At home I'm stuck with fairly broken 6rd that can't be hardware accelerated by my router and the MTU is like 1200 which is like 20% bandwidth overhead just for headers on the packets.
On the server side, OVH does have IPv6 but it's not routed, so the host have to pretend to have all the IPv6 addresses and the OVH routers will only accept like 8 of them in use before its NDP table is full, so assigning an IPv6 to every Docker container fails miserably.

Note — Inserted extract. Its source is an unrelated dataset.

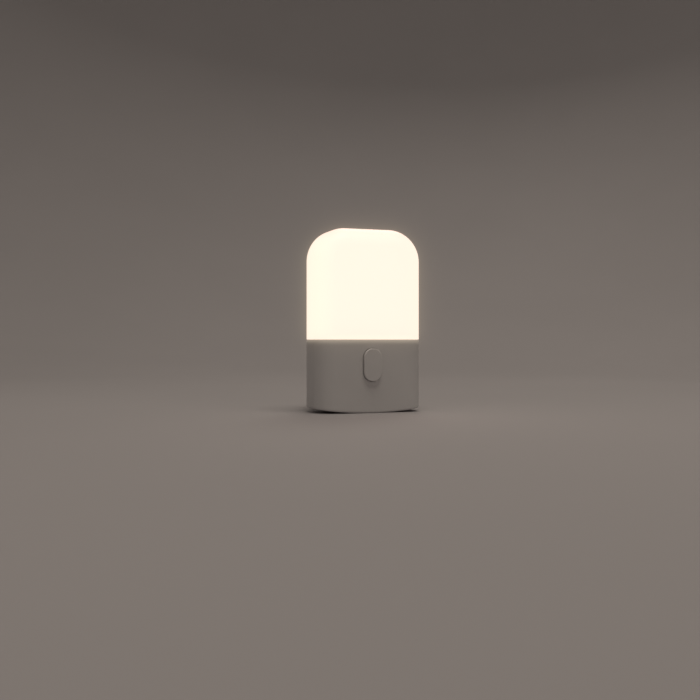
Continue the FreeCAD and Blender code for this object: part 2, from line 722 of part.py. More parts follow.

IPv6's main problem is ISPs are so invested in NAT and IPv4 infrastructure they just won't support IPv6. Microsoft, Google and Apple need to team together and start requiring functional IPv6 to create user demand, because otherwise most users don't know about CGNAT and don't care. Everything needs to complain about bad IPv6 connectivity so users complain to ISPs and pressure them into fixing it.
We were offered a /32(?) for like 1000$/yr⦠sounds like a good deal tbh
IPv6 or IPv4?
A /3 of IPv4 for that price is impossible, that'd be 10% of the entire IPv4 space. A /29 (32-3) would be more reasonable but 1k for a block of 8 IPs would be a massive ripoff.
Doesn't make sense for IPv6 either, as that'd be exactly the global unicast range (2::/3), but makes sense they'd give you like a huge block in there, maybe a /32 as that's what they assign to an ISP. As an end user you usually get a /48.